### Set exercise
Restate the full set of records exactly, word for word.

------ Material provided ------

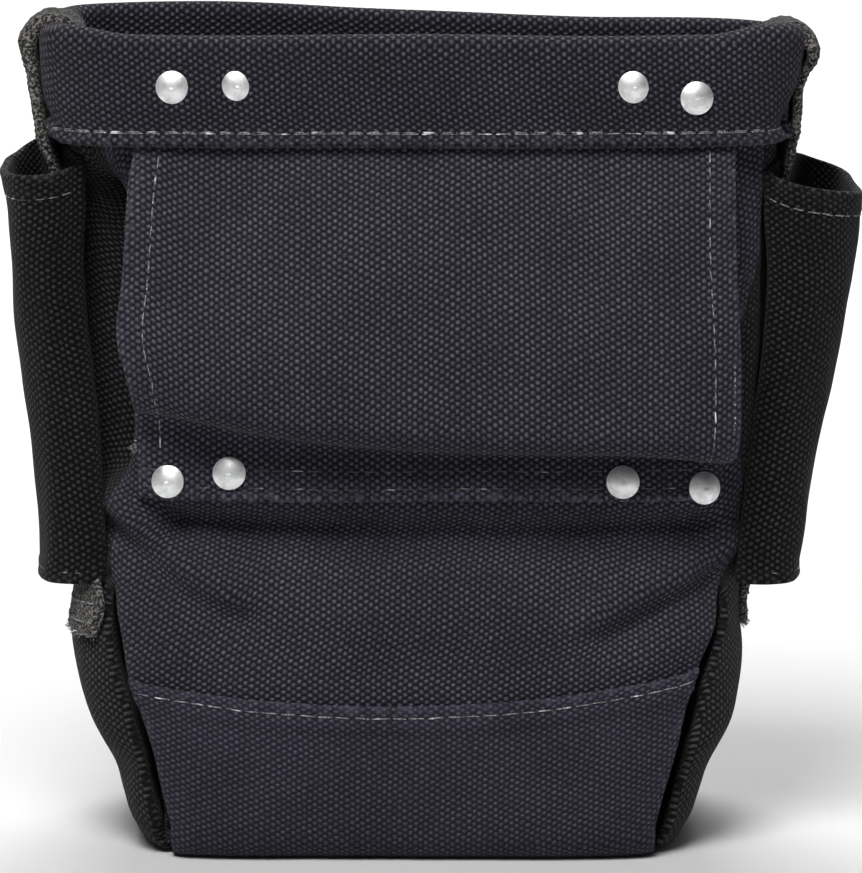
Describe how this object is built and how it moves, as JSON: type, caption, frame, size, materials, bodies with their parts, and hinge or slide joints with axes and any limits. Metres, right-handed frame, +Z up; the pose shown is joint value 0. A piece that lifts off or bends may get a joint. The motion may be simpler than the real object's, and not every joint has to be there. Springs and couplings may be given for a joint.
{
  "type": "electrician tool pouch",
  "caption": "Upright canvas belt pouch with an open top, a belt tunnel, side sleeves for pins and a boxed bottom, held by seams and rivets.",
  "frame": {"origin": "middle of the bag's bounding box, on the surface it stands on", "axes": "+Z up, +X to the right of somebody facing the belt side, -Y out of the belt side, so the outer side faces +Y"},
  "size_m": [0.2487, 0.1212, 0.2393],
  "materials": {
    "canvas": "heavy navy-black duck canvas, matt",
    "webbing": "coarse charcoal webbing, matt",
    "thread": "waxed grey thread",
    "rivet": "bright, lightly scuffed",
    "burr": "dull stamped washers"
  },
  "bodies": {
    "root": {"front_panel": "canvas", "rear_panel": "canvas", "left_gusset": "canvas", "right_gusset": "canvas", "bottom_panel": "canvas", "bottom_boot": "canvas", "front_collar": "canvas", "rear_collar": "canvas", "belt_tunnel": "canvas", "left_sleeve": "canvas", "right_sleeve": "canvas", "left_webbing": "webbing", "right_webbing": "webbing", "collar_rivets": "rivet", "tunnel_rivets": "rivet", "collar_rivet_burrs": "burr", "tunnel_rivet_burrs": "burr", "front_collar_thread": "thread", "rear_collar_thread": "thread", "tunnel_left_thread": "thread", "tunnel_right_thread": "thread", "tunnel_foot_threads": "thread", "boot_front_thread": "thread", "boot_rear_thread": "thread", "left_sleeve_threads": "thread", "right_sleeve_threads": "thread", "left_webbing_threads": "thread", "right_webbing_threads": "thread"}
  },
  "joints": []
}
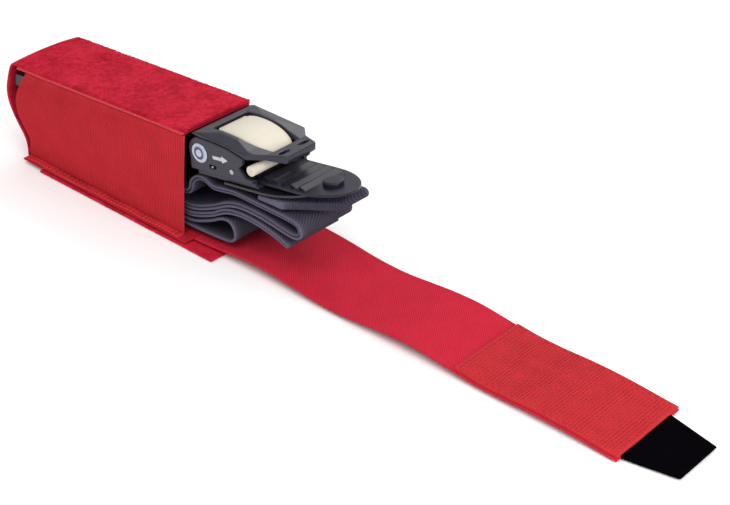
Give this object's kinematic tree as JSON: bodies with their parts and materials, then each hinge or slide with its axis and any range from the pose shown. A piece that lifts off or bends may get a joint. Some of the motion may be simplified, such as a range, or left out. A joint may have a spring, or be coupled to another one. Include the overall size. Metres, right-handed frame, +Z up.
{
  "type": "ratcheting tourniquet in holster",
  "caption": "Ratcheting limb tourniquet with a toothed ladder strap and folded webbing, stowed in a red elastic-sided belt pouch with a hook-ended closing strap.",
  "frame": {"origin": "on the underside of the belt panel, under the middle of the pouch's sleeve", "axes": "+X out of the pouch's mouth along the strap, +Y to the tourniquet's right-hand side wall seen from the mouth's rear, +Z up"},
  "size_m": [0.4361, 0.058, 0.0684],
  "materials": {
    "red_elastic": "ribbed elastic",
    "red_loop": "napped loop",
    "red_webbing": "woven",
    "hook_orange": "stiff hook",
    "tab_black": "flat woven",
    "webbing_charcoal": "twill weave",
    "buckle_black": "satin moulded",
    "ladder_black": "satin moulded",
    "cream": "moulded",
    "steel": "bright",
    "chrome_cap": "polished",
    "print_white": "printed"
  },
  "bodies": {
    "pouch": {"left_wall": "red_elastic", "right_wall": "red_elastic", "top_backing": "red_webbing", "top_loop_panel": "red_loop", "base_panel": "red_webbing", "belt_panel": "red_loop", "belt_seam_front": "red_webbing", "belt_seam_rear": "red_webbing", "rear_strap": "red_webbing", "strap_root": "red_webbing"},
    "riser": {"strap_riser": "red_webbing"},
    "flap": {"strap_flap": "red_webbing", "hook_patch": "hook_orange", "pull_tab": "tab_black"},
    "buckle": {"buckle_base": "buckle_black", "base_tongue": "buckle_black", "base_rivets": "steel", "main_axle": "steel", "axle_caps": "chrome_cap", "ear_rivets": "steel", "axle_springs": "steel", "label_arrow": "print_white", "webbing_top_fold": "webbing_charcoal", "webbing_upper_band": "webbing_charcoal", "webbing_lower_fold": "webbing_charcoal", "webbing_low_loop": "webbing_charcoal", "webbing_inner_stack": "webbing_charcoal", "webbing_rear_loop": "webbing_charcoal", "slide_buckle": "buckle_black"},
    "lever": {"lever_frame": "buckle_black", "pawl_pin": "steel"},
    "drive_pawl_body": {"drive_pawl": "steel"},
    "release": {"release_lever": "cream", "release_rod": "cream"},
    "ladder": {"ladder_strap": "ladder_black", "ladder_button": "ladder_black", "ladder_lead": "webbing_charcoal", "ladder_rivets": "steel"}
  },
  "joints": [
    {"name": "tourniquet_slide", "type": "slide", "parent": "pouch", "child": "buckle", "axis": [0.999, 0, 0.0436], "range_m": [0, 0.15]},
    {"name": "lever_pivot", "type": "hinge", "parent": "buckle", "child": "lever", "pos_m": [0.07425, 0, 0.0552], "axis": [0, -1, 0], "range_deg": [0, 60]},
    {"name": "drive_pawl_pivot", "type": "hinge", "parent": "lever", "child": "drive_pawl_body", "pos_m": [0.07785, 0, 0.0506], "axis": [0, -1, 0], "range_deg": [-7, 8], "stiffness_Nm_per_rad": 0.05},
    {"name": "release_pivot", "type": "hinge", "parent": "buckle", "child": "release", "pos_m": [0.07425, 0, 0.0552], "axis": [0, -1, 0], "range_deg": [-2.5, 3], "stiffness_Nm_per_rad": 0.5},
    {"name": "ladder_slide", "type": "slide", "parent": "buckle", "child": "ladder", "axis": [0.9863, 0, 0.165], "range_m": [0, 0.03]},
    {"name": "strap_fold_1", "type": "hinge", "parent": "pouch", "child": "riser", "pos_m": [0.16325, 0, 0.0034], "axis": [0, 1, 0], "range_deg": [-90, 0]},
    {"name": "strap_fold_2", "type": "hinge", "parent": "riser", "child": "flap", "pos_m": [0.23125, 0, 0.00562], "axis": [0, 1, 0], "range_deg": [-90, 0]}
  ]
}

------

### The response
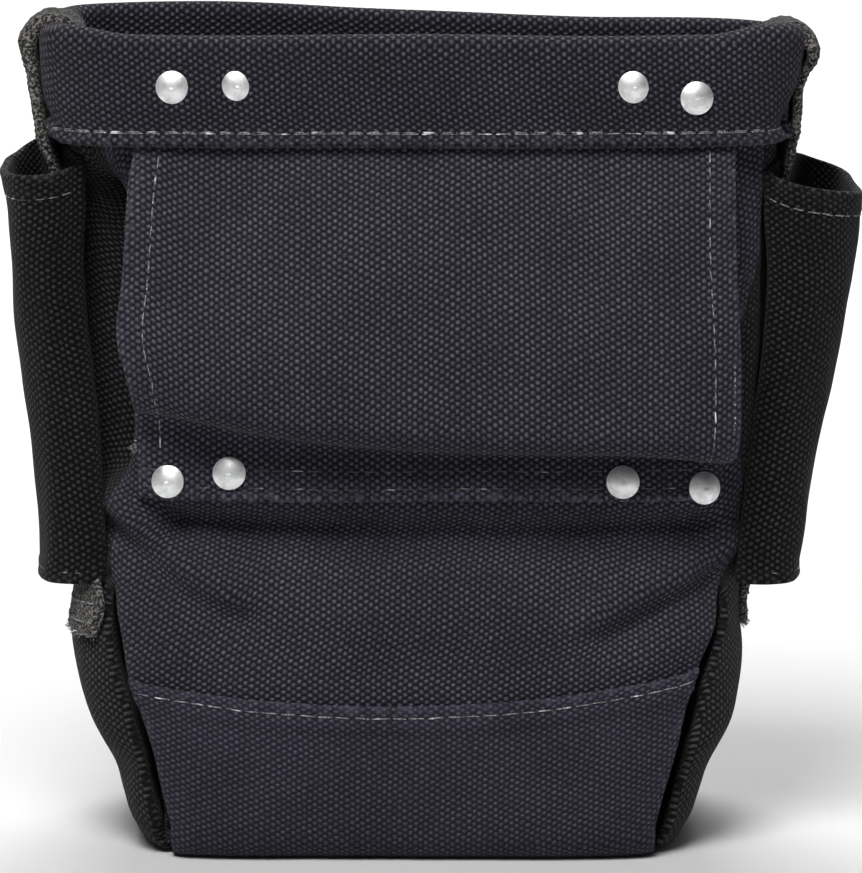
Describe how this object is built and how it moves, as JSON: type, caption, frame, size, materials, bodies with their parts, and hinge or slide joints with axes and any limits. Metres, right-handed frame, +Z up; the pose shown is joint value 0. A piece that lifts off or bends may get a joint. The motion may be simpler than the real object's, and not every joint has to be there. Springs and couplings may be given for a joint.
{
  "type": "electrician tool pouch",
  "caption": "Upright canvas belt pouch with an open top, a belt tunnel, side sleeves for pins and a boxed bottom, held by seams and rivets.",
  "frame": {"origin": "middle of the bag's bounding box, on the surface it stands on", "axes": "+Z up, +X to the right of somebody facing the belt side, -Y out of the belt side, so the outer side faces +Y"},
  "size_m": [0.2487, 0.1212, 0.2393],
  "materials": {
    "canvas": "heavy navy-black duck canvas, matt",
    "webbing": "coarse charcoal webbing, matt",
    "thread": "waxed grey thread",
    "rivet": "bright, lightly scuffed",
    "burr": "dull stamped washers"
  },
  "bodies": {
    "root": {"front_panel": "canvas", "rear_panel": "canvas", "left_gusset": "canvas", "right_gusset": "canvas", "bottom_panel": "canvas", "bottom_boot": "canvas", "front_collar": "canvas", "rear_collar": "canvas", "belt_tunnel": "canvas", "left_sleeve": "canvas", "right_sleeve": "canvas", "left_webbing": "webbing", "right_webbing": "webbing", "collar_rivets": "rivet", "tunnel_rivets": "rivet", "collar_rivet_burrs": "burr", "tunnel_rivet_burrs": "burr", "front_collar_thread": "thread", "rear_collar_thread": "thread", "tunnel_left_thread": "thread", "tunnel_right_thread": "thread", "tunnel_foot_threads": "thread", "boot_front_thread": "thread", "boot_rear_thread": "thread", "left_sleeve_threads": "thread", "right_sleeve_threads": "thread", "left_webbing_threads": "thread", "right_webbing_threads": "thread"}
  },
  "joints": []
}
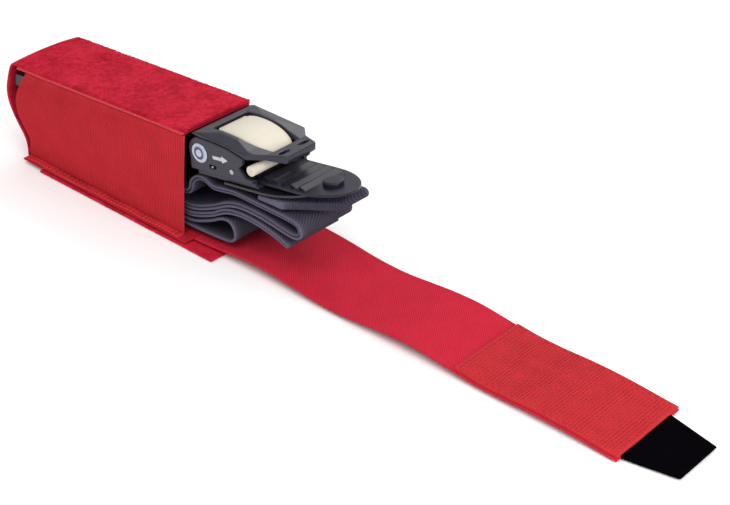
Give this object's kinematic tree as JSON: bodies with their parts and materials, then each hinge or slide with its axis and any range from the pose shown. A piece that lifts off or bends may get a joint. Some of the motion may be simplified, such as a range, or left out. A joint may have a spring, or be coupled to another one. Include the overall size. Metres, right-handed frame, +Z up.
{
  "type": "ratcheting tourniquet in holster",
  "caption": "Ratcheting limb tourniquet with a toothed ladder strap and folded webbing, stowed in a red elastic-sided belt pouch with a hook-ended closing strap.",
  "frame": {"origin": "on the underside of the belt panel, under the middle of the pouch's sleeve", "axes": "+X out of the pouch's mouth along the strap, +Y to the tourniquet's right-hand side wall seen from the mouth's rear, +Z up"},
  "size_m": [0.4361, 0.058, 0.0684],
  "materials": {
    "red_elastic": "ribbed elastic",
    "red_loop": "napped loop",
    "red_webbing": "woven",
    "hook_orange": "stiff hook",
    "tab_black": "flat woven",
    "webbing_charcoal": "twill weave",
    "buckle_black": "satin moulded",
    "ladder_black": "satin moulded",
    "cream": "moulded",
    "steel": "bright",
    "chrome_cap": "polished",
    "print_white": "printed"
  },
  "bodies": {
    "pouch": {"left_wall": "red_elastic", "right_wall": "red_elastic", "top_backing": "red_webbing", "top_loop_panel": "red_loop", "base_panel": "red_webbing", "belt_panel": "red_loop", "belt_seam_front": "red_webbing", "belt_seam_rear": "red_webbing", "rear_strap": "red_webbing", "strap_root": "red_webbing"},
    "riser": {"strap_riser": "red_webbing"},
    "flap": {"strap_flap": "red_webbing", "hook_patch": "hook_orange", "pull_tab": "tab_black"},
    "buckle": {"buckle_base": "buckle_black", "base_tongue": "buckle_black", "base_rivets": "steel", "main_axle": "steel", "axle_caps": "chrome_cap", "ear_rivets": "steel", "axle_springs": "steel", "label_arrow": "print_white", "webbing_top_fold": "webbing_charcoal", "webbing_upper_band": "webbing_charcoal", "webbing_lower_fold": "webbing_charcoal", "webbing_low_loop": "webbing_charcoal", "webbing_inner_stack": "webbing_charcoal", "webbing_rear_loop": "webbing_charcoal", "slide_buckle": "buckle_black"},
    "lever": {"lever_frame": "buckle_black", "pawl_pin": "steel"},
    "drive_pawl_body": {"drive_pawl": "steel"},
    "release": {"release_lever": "cream", "release_rod": "cream"},
    "ladder": {"ladder_strap": "ladder_black", "ladder_button": "ladder_black", "ladder_lead": "webbing_charcoal", "ladder_rivets": "steel"}
  },
  "joints": [
    {"name": "tourniquet_slide", "type": "slide", "parent": "pouch", "child": "buckle", "axis": [0.999, 0, 0.0436], "range_m": [0, 0.15]},
    {"name": "lever_pivot", "type": "hinge", "parent": "buckle", "child": "lever", "pos_m": [0.07425, 0, 0.0552], "axis": [0, -1, 0], "range_deg": [0, 60]},
    {"name": "drive_pawl_pivot", "type": "hinge", "parent": "lever", "child": "drive_pawl_body", "pos_m": [0.07785, 0, 0.0506], "axis": [0, -1, 0], "range_deg": [-7, 8], "stiffness_Nm_per_rad": 0.05},
    {"name": "release_pivot", "type": "hinge", "parent": "buckle", "child": "release", "pos_m": [0.07425, 0, 0.0552], "axis": [0, -1, 0], "range_deg": [-2.5, 3], "stiffness_Nm_per_rad": 0.5},
    {"name": "ladder_slide", "type": "slide", "parent": "buckle", "child": "ladder", "axis": [0.9863, 0, 0.165], "range_m": [0, 0.03]},
    {"name": "strap_fold_1", "type": "hinge", "parent": "pouch", "child": "riser", "pos_m": [0.16325, 0, 0.0034], "axis": [0, 1, 0], "range_deg": [-90, 0]},
    {"name": "strap_fold_2", "type": "hinge", "parent": "riser", "child": "flap", "pos_m": [0.23125, 0, 0.00562], "axis": [0, 1, 0], "range_deg": [-90, 0]}
  ]
}